## Request
Your answer should consist solely of the lines from the one with "plug = plug_body()" through the one with "bpy.data.objects.remove(obj)", copied exactly, endpoints included.

## Data excerpt
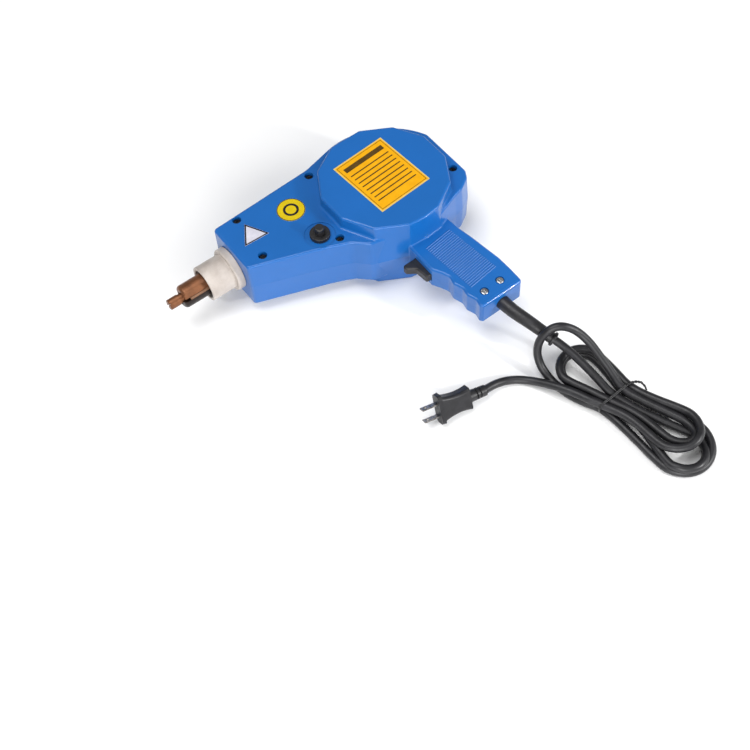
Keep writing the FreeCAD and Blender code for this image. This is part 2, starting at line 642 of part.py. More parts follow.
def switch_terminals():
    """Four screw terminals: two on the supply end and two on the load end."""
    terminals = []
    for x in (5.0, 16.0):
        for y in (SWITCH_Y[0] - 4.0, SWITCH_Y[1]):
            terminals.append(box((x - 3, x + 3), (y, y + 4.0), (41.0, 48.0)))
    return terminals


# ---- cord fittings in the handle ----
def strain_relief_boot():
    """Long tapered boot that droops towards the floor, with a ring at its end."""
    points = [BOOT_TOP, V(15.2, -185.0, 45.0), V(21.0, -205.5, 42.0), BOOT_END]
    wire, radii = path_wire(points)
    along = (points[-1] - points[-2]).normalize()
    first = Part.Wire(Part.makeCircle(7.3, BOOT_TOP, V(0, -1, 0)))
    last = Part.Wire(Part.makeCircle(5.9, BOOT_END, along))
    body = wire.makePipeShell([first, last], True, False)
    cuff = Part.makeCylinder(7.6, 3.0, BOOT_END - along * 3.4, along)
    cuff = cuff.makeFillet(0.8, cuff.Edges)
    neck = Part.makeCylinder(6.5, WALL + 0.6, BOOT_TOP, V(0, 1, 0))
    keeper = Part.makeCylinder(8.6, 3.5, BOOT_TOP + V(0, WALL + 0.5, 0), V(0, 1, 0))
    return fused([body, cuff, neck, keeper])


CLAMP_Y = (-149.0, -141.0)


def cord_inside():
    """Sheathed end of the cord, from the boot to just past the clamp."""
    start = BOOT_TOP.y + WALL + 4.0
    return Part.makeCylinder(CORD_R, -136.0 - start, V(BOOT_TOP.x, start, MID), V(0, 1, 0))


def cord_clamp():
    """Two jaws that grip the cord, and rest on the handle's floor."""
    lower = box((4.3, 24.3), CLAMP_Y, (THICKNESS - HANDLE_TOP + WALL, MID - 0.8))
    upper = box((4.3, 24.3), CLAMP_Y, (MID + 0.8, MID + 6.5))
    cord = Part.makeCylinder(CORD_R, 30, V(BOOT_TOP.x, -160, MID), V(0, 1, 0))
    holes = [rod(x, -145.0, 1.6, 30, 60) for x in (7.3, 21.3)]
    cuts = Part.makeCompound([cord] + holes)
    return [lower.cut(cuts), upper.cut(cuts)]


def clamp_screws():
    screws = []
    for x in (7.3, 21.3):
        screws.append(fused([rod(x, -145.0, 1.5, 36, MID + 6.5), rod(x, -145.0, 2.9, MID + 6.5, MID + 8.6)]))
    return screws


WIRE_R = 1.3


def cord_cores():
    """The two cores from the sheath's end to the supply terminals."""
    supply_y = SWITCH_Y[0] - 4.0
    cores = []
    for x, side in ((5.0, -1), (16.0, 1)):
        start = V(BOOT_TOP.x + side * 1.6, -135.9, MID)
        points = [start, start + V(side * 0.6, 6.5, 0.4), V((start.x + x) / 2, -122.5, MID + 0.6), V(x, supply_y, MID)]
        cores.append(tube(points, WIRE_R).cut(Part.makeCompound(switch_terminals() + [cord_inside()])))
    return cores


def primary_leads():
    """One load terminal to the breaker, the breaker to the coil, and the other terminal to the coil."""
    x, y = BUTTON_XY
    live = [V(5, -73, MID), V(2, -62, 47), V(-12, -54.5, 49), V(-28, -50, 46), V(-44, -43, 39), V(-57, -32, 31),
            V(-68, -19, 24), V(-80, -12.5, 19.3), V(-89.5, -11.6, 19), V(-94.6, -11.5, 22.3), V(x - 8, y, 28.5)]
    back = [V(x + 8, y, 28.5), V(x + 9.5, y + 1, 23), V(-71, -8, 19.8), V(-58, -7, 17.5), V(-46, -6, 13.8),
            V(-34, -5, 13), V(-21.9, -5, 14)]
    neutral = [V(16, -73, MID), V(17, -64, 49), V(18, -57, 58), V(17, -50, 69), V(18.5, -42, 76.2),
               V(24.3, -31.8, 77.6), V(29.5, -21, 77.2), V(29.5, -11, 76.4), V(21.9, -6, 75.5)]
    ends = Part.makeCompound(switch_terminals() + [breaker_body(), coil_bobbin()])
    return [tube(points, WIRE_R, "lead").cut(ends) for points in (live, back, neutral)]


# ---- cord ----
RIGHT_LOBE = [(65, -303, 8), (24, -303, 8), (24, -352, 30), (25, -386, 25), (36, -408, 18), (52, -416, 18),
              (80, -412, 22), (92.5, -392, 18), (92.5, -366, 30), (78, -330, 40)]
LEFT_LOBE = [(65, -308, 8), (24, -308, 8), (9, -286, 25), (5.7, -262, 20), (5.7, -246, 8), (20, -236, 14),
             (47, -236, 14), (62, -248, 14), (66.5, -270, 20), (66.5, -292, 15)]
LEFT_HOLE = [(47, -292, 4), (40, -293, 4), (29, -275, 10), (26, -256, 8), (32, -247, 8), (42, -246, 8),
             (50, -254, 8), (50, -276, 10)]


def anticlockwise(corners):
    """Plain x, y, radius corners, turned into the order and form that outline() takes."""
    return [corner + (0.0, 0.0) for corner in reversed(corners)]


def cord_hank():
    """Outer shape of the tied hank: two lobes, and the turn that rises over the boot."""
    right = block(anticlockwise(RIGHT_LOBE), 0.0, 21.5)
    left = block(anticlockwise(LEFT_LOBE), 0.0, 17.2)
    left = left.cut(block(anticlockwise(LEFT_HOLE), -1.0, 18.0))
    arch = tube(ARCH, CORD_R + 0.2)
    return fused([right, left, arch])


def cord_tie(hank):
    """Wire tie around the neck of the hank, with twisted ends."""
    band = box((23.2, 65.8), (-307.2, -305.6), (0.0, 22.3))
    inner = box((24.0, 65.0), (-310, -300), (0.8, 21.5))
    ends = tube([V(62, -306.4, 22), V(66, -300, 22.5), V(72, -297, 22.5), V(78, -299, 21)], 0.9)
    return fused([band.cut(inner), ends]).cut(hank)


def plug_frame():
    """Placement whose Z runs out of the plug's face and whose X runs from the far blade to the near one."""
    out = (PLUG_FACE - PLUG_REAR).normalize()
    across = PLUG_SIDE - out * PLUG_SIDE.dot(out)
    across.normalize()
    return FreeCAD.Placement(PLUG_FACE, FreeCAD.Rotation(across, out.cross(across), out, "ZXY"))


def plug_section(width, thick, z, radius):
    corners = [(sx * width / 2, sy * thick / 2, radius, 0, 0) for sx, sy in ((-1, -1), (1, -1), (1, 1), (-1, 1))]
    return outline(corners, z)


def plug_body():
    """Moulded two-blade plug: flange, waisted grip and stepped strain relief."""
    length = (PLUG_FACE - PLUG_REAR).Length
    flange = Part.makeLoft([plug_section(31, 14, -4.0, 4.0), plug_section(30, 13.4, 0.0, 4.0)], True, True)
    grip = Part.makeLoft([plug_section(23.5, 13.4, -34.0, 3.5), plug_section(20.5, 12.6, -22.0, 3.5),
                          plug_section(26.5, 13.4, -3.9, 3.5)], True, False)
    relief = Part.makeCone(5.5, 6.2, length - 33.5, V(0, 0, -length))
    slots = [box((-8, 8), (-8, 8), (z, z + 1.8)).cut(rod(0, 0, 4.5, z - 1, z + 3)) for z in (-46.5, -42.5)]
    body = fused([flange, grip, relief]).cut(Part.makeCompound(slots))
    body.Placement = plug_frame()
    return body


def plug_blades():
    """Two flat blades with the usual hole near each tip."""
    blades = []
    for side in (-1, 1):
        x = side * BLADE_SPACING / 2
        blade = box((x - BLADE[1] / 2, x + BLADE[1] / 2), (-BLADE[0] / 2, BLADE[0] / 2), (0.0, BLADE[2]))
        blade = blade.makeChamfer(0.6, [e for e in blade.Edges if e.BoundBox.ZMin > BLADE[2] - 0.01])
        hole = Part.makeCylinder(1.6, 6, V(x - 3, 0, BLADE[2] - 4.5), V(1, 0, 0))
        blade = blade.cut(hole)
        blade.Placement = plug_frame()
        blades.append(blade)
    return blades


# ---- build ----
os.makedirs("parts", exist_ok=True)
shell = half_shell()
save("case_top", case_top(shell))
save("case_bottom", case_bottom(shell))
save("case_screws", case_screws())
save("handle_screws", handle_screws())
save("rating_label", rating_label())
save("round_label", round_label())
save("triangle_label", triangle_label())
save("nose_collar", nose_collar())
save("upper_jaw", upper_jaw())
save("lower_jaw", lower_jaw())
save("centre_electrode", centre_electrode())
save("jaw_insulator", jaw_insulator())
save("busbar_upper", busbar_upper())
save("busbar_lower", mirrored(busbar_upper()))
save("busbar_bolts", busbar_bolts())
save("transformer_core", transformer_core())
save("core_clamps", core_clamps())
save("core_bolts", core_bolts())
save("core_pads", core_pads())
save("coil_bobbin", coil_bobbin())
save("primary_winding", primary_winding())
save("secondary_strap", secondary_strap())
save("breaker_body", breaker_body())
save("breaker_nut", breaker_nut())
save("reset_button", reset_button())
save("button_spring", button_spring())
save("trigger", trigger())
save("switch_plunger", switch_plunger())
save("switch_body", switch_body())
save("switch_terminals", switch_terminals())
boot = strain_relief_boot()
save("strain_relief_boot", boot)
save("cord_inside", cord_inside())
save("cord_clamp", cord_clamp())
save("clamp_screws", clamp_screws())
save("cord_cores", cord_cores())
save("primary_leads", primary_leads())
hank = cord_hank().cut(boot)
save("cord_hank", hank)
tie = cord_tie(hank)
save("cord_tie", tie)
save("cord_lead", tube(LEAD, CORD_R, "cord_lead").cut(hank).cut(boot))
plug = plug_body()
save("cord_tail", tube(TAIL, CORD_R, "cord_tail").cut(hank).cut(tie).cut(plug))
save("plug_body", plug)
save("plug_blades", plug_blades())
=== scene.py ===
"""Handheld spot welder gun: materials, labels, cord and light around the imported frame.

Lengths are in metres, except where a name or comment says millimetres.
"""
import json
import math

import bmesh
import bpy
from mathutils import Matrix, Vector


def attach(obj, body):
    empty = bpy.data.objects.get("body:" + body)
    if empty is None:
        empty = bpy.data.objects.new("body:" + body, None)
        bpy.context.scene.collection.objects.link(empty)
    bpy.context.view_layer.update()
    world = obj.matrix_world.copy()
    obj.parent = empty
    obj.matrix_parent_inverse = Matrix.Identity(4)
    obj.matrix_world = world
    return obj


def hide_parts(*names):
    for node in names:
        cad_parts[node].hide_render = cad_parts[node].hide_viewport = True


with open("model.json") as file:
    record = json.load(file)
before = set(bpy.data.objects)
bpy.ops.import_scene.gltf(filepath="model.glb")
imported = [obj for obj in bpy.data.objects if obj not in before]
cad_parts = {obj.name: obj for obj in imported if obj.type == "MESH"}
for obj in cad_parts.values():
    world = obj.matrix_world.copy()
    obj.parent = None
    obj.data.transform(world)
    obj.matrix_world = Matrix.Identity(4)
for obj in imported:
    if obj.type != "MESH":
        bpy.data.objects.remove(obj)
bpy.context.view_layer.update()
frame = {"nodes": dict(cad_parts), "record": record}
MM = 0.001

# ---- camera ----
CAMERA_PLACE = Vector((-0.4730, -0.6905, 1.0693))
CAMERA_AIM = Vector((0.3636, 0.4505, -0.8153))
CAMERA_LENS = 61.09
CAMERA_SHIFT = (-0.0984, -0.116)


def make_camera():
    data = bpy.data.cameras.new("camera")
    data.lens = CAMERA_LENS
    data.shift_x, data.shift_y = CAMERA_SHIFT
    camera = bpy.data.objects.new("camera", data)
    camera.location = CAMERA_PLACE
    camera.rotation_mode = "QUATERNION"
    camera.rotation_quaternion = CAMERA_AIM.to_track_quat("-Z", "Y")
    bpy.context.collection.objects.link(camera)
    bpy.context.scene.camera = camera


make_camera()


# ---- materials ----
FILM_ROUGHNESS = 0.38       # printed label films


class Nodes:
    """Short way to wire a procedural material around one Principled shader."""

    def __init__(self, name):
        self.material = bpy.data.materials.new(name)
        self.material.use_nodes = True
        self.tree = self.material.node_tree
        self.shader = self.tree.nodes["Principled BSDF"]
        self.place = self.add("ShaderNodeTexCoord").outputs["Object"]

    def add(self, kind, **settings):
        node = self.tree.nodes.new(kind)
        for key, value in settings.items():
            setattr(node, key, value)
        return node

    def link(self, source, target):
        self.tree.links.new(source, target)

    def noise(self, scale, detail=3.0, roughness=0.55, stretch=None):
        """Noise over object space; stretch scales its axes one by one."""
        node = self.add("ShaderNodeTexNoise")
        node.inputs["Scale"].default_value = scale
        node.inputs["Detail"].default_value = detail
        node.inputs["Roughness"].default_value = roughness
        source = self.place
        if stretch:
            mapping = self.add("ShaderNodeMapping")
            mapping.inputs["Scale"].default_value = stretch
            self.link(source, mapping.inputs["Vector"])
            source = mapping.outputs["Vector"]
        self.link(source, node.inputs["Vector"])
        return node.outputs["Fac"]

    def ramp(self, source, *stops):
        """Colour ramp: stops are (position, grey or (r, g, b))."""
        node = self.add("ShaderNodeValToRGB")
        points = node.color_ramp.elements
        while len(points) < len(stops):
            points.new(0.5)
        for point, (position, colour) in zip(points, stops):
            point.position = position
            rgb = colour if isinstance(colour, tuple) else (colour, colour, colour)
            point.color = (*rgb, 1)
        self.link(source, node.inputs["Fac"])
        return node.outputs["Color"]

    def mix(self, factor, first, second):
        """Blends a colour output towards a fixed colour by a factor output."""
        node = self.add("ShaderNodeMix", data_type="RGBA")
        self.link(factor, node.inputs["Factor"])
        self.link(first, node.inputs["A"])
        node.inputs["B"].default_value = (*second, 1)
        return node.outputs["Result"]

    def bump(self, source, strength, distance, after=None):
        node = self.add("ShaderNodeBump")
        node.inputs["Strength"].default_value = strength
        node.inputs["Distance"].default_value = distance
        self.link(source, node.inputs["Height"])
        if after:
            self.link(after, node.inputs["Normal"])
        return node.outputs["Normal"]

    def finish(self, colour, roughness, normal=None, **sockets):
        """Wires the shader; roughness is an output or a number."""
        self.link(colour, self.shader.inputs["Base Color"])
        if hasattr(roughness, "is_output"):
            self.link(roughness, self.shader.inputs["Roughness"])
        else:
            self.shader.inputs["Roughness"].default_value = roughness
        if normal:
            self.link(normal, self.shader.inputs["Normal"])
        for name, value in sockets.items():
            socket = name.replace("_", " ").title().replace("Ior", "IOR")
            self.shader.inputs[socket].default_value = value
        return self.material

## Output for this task
plug = plug_body()
save("cord_tail", tube(TAIL, CORD_R, "cord_tail").cut(hank).cut(tie).cut(plug))
save("plug_body", plug)
save("plug_blades", plug_blades())
=== scene.py ===
"""Handheld spot welder gun: materials, labels, cord and light around the imported frame.

Lengths are in metres, except where a name or comment says millimetres.
"""
import json
import math

import bmesh
import bpy
from mathutils import Matrix, Vector


def attach(obj, body):
    empty = bpy.data.objects.get("body:" + body)
    if empty is None:
        empty = bpy.data.objects.new("body:" + body, None)
        bpy.context.scene.collection.objects.link(empty)
    bpy.context.view_layer.update()
    world = obj.matrix_world.copy()
    obj.parent = empty
    obj.matrix_parent_inverse = Matrix.Identity(4)
    obj.matrix_world = world
    return obj


def hide_parts(*names):
    for node in names:
        cad_parts[node].hide_render = cad_parts[node].hide_viewport = True


with open("model.json") as file:
    record = json.load(file)
before = set(bpy.data.objects)
bpy.ops.import_scene.gltf(filepath="model.glb")
imported = [obj for obj in bpy.data.objects if obj not in before]
cad_parts = {obj.name: obj for obj in imported if obj.type == "MESH"}
for obj in cad_parts.values():
    world = obj.matrix_world.copy()
    obj.parent = None
    obj.data.transform(world)
    obj.matrix_world = Matrix.Identity(4)
for obj in imported:
    if obj.type != "MESH":
        bpy.data.objects.remove(obj)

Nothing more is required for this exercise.